< Explain other AI papers

TAPS: Task Aware Proposal Distributions for Speculative Sampling

Mohamad Zbib, Mohamad Bazzi, Ammar Mohanna, Hasan Abed Al Kader Hammoud, Bernard Ghanem

2026-03-31

TAPS: Task Aware Proposal Distributions for Speculative Sampling

Summary

This paper investigates how well 'speculative decoding' works when the initial, faster model making guesses is trained on different kinds of data. Speculative decoding is a technique to speed up large language models by having a smaller model quickly propose what comes next, and then a larger, more accurate model checks those proposals.

What's the problem?

When using speculative decoding, the smaller 'draft' model is often trained on a general mix of text. This research asks: does the *type* of data the draft model is trained on significantly impact how well speculative decoding performs on specific tasks?
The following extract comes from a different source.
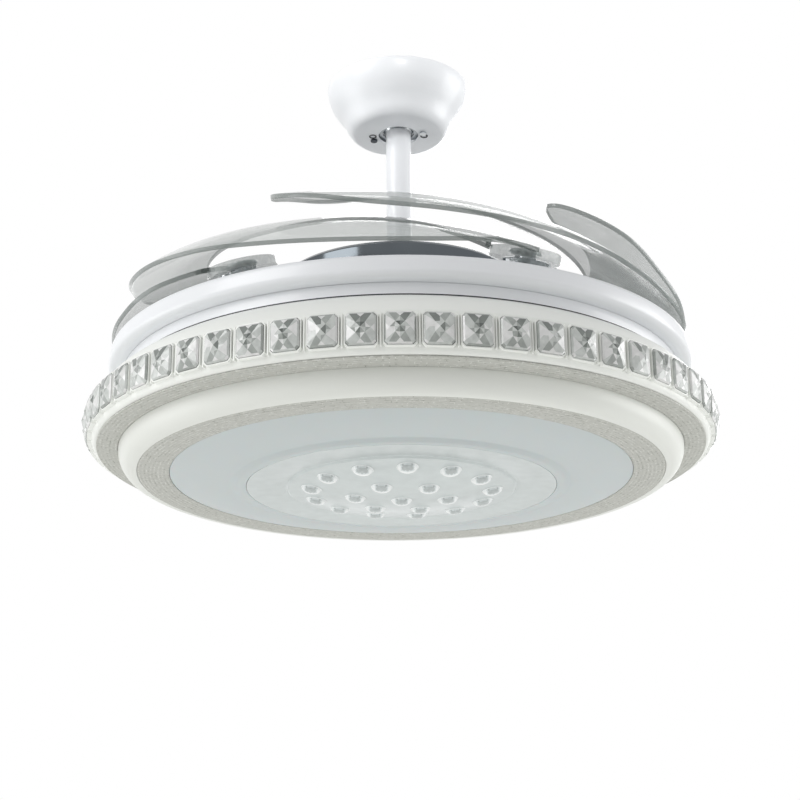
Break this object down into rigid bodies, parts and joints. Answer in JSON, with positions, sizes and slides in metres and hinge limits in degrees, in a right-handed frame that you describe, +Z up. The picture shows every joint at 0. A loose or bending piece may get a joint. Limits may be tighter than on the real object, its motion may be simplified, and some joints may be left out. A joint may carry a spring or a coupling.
{
  "type": "chandelier ceiling fan",
  "caption": "Ceiling fan whose clear blades fold in over a round lamp with a band of square crystals, a frosted diffuser and a plate of domed lenses.",
  "frame": {"origin": "on the ceiling, in the middle of the bracket's upper face, on the fan's axis", "axes": "+Z up along the fan's axis, the fan hanging below the origin; -Y towards the picture's camera, +X to its right"},
  "size_m": [0.5998, 0.5998, 0.4394],
  "materials": {
    "white_paint": "gloss",
    "ivory_paint": "satin",
    "texture_band": "crackled",
    "chrome": "polished",
    "steel": "satin",
    "dark_steel": "blackened",
    "copper": "enamelled",
    "clear_acrylic": "clear",
    "crystal": "clear",
    "frosted": "frosted",
    "lens": "clear",
    "board": "matt",
    "case": "matt",
    "black_plastic": "matt"
  },
  "bodies": {
    "ceiling": {"ceiling_bracket": "steel", "bracket_screw_1": "steel", "bracket_screw_2": "steel", "canopy": "white_paint", "canopy_screw_1": "dark_steel", "canopy_screw_2": "dark_steel", "receiver_box": "black_plastic"},
    "hanger": {"hanger_ball": "steel", "ball_pin": "dark_steel", "downrod": "white_paint", "rod_yoke": "steel", "yoke_bolt": "steel", "yoke_clip": "dark_steel", "motor_shaft": "steel", "stator_core": "dark_steel", "stator_winding": "copper", "upper_bearing": "chrome", "lower_bearing": "chrome", "lamp_hub": "steel", "hub_nut": "steel", "lamp_tray": "white_paint", "crystal_ring_neck": "white_paint", "crystal_ring_frame": "ivory_paint", "crystal_strip": "crystal", "outer_texture_ring": "texture_band", "ivory_step_ring": "ivory_paint", "inner_texture_ring": "texture_band", "diffuser": "frosted", "lens_plate": "lens", "led_board": "board", "led_driver": "case", "tray_screw_1": "steel", "tray_screw_2": "steel", "tray_screw_3": "steel"},
    "rotor": {"motor_cover": "chrome", "rotor_upper_shell": "steel", "rotor_lower_shell": "steel", "magnet_ring": "black_plastic", "blade_carrier": "steel", "pivot_pin_1": "dark_steel", "pivot_pin_2": "dark_steel", "pivot_pin_3": "dark_steel", "pivot_pin_4": "dark_steel", "pivot_pin_5": "dark_steel"},
    "sync": {"sync_plate": "steel"},
    "folding_blade_1": {"blade_1": "clear_acrylic", "blade_holder_1": "chrome", "blade_cap_1": "chrome"},
    "folding_blade_2": {"blade_2": "clear_acrylic", "blade_holder_2": "chrome", "blade_cap_2": "chrome"},
    "folding_blade_3": {"blade_3": "clear_acrylic", "blade_holder_3": "chrome", "blade_cap_3": "chrome"},
    "folding_blade_4": {"blade_4": "clear_acrylic", "blade_holder_4": "chrome", "blade_cap_4": "chrome"},
    "folding_blade_5": {"blade_5": "clear_acrylic", "blade_holder_5": "chrome", "blade_cap_5": "chrome"}
  },
  "joints": [
    {"name": "ball_tilt", "type": "hinge", "parent": "ceiling", "child": "hanger", "pos_m": [0, 0, -0.03575], "axis": [1, 0, 0], "range_deg": [-10, 10]},
    {"name": "rotor_spin", "type": "hinge", "parent": "hanger", "child": "rotor", "pos_m": [0, 0, -0.248], "axis": [0, 0, 1], "continuous": true},
    {"name": "blade_1_swing", "type": "hinge", "parent": "rotor", "child": "folding_blade_1", "pos_m": [0.10919, -0.18172, -0.2615], "axis": [0, 0, 1], "range_deg": [0, 150]},
    {"name": "blade_2_swing", "type": "hinge", "parent": "rotor", "child": "folding_blade_2", "pos_m": [0.20657, 0.04769, -0.2615], "axis": [0, 0, 1], "range_deg": [0, 150]},
    {"name": "blade_3_swing", "type": "hinge", "parent": "rotor", "child": "folding_blade_3", "pos_m": [0.01848, 0.21119, -0.2615], "axis": [0, 0, 1], "range_deg": [0, 150]},
    {"name": "blade_4_swing", "type": "hinge", "parent": "rotor", "child": "folding_blade_4", "pos_m": [-0.19515, 0.08284, -0.2615], "axis": [0, 0, 1], "range_deg": [0, 150]},
    {"name": "blade_5_swing", "type": "hinge", "parent": "rotor", "child": "folding_blade_5", "pos_m": [-0.13908, -0.16, -0.2615], "axis": [0, 0, 1], "range_deg": [0, 150]},
    {"name": "sync_turn", "type": "hinge", "parent": "rotor", "child": "sync", "pos_m": [0, 0, -0.282], "axis": [0, 0, 1], "range_deg": [-20.5, 0.5]}
  ],
  "couplings": [
    {"joint": "blade_2_swing", "follows": "blade_1_swing", "ratio": 1},
    {"joint": "blade_3_swing", "follows": "blade_1_swing", "ratio": 1},
    {"joint": "blade_4_swing", "follows": "blade_1_swing", "ratio": 1},
    {"joint": "blade_5_swing", "follows": "blade_1_swing", "ratio": 1},
    {"joint": "sync_turn", "follows": "blade_1_swing", "ratio": -0.13333}
  ]
}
Specifically, does training a draft model on math problems help it with math tasks, or training it on conversational data help it with chat-based tasks?

What's the solution?

Researchers trained several draft models – some on math instruction data, some on conversational data (like chat logs), and some on a mix of both. They then tested how well these different draft models performed when used with a larger language model on various benchmarks, including math problem solving and multi-turn conversations. They also experimented with combining different draft models during the decoding process, trying both simple averaging and a more intelligent method based on how confident each draft model was in its predictions.

Why it matters?

The findings show that the training data of the draft model *does* matter a lot. A draft model trained on math excels at math problems, while one trained on conversations is better at chat. Furthermore, simply combining draft models doesn't work well; instead, intelligently routing predictions based on the draft model's confidence leads to the best results. This means that to get the most out of speculative decoding, you need to carefully consider what kind of data you train your draft model on, and how you combine multiple draft models for different tasks.

Abstract

Speculative decoding accelerates autoregressive generation by letting a lightweight draft model propose future tokens that a larger target model then verifies in parallel. In practice, however, draft models are usually trained on broad generic corpora, which leaves it unclear how much speculative decoding quality depends on the draft training distribution. We study this question with lightweight HASS and EAGLE-2 drafters trained on MathInstruct, ShareGPT, and mixed-data variants, evaluated on MT-Bench, GSM8K, MATH-500, and SVAMP. Measured by acceptance length, task-specific training yields clear specialization: MathInstruct-trained drafts are strongest on reasoning benchmarks, while ShareGPT-trained drafts are strongest on MT-Bench. Mixed-data training improves robustness, but larger mixtures do not dominate across decoding temperatures. We also study how to combine specialized drafters at inference time. Naive checkpoint averaging performs poorly, whereas confidence-based routing improves over single-domain drafts and merged-tree verification yields the highest acceptance length overall for both backbones. Finally, confidence is a more useful routing signal than entropy: rejected tokens tend to have higher entropy, but confidence produces much clearer benchmark-level routing decisions. These results show that speculative decoding quality depends not only on draft architecture, but also on the match between draft training data and downstream workload, and that specialized drafters are better combined at inference time than in weight space.